Sciaky, Inc., a subsidiary of Phillips Service Industries, Inc. (PSI), and provider of metal 3D printing solutions, announced today that its Electron Beam Additive Manufacturing (EBAM™) technology helped a major automotive manufacturer cut significant time and costs with the creation and repair of several tooling and stamping dies.
The manufacturer leveraged Sciaky’s EBAM to deposit complicated tooling features, as well as perform customized repairs and cladding operations for several high-volume parts. After a successful proof of concept (POC) engagement, the 3D printed tool was put into production.
“Sciaky’s EBAM technology is not limited to titanium parts and aerospace applications,” said Bob Phillips, Vice President of Phillips Service Industries, Inc. “We have provided 3D printed solutions to customers in a variety of industries like automotive, agricultural, defense, nuclear, oil & gas, and sea exploration using a wide variety of metals like stainless steel, tantalum, tungsten, Inconel, and niobium.”
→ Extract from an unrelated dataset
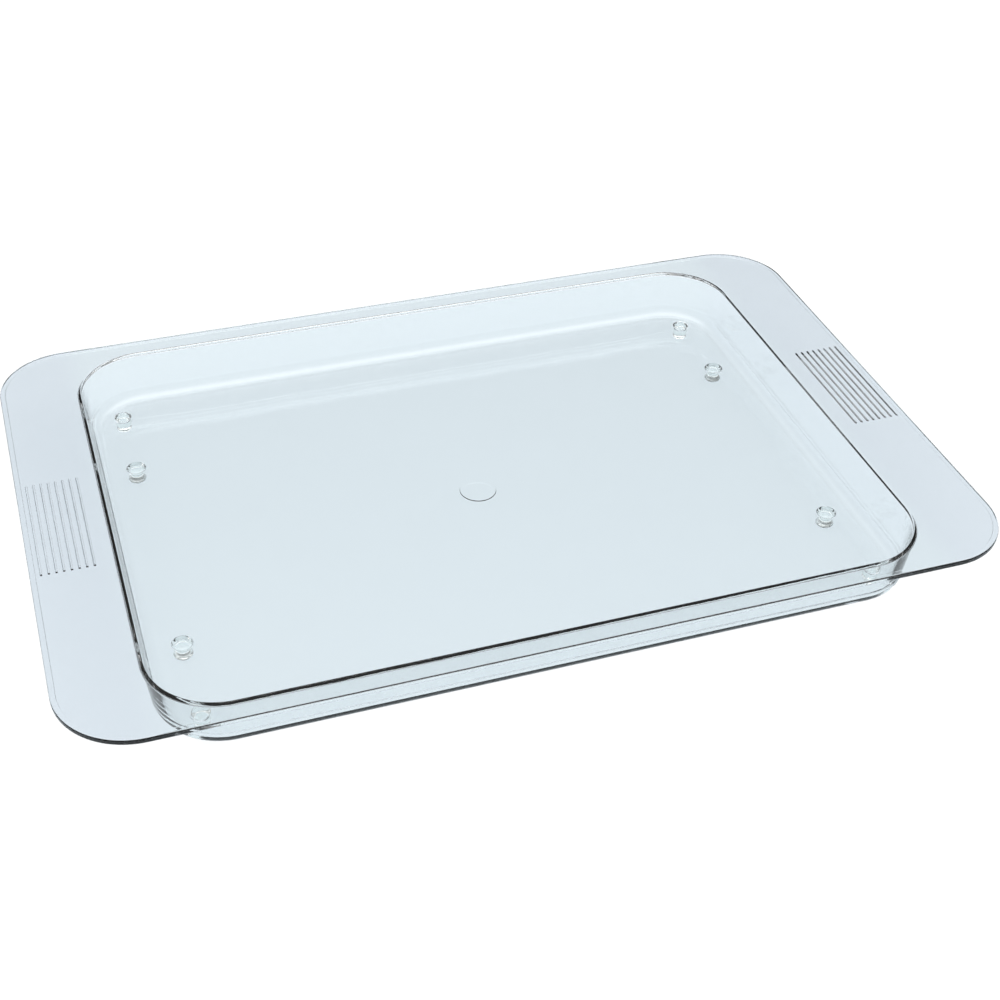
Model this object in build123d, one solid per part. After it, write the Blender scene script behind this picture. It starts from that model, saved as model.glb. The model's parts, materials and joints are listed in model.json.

In July 2016, EWI, a leading North American engineering and technology organization dedicated to developing, testing, and implementing advanced manufacturing technologies, purchased an EBAM system to produce prototype parts for high-tech manufacturers in a variety of industries across the U.S. Sciaky and EWI will work together to co-market their extensive metal 3D printing capabilities to the marketplace.
As the most widely scalable, metal 3D printing solution in the industry (in terms of work envelope), Sciaky’s EBAM systems can produce parts ranging from 8 inches (203 mm) to 19 feet (5.79 meters) in length, but can also manufacture smaller and larger parts, depending on the application. EBAM is also the fastest deposition process in the metal additive manufacturing market, with gross deposition rates ranging from 7 to 20 lbs. (3.18 to 9.07 kg) of metal per hour. Plus, with a dual wirefeed option, two different metal alloys can be combined into a single melt pool to create “custom alloy” parts or ingots. In addition, the mixture ratio of the two materials can be changed to create “graded” parts or structures.